Now Trump is calling on the Fed to cut interest rates in an attempt to ease the impact of tariff policies on the economy. However, against the backdrop of persistent sticky inflation in the United States and the many uncertainties that tariff policies may bring, the Fed has been reluctant to commit to further loosening monetary policy. Shortly after the Fed's interest rate decision to hold steady this time, Trump couldn't wait to call for a rate cut. Whether the Fed will take action in the future and how U.S. tariff policies will evolve will continue to affect the economic trends of the United States and even the world.
Trump said that April 2 - the date when he is about to announce the plan to raise trade tariffs - will be the "liberation day" of the United States. Previously, he said in a joint session of Congress that reciprocal tariffs would begin to be imposed on April 2, and agricultural product tariffs would also take effect on the same day, claiming that other countries have been imposing tariffs on the United States for decades, and now it's the United States' turn to impose tariffs on other countries. U.S. Treasury Secretary Bessent recently revealed that the "tariff numbers" for the United States' trade restriction measures against various countries will officially take effect on April 2.

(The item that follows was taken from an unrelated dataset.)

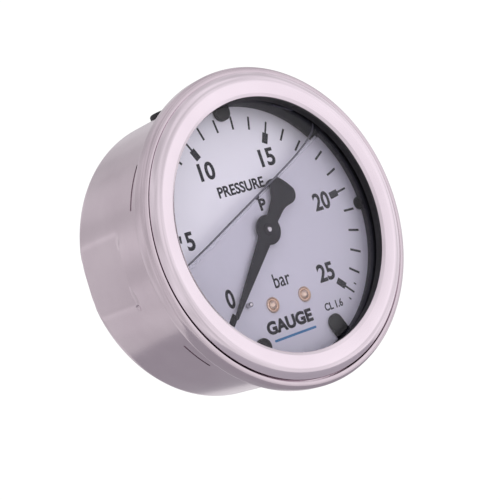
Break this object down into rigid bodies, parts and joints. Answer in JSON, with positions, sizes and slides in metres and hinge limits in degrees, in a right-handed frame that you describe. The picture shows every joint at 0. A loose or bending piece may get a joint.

The implementation of this series of tariff policies will undoubtedly further exacerbate the complex situation faced by the U.S. economy. U.S. consumers will bear higher price pressures, and enterprises will face more difficulties in operation. If the rate cut measures called for by Trump cannot be implemented in a timely manner, the downward risk of the U.S. economy under the impact of tariffs may further increase. At the same time, the negative impact of U.S. tariff policies on the global economy is also continuing to ferment. The international trade order has been disrupted, the economic ties between countries have been impacted, and global economic growth faces more uncertainties.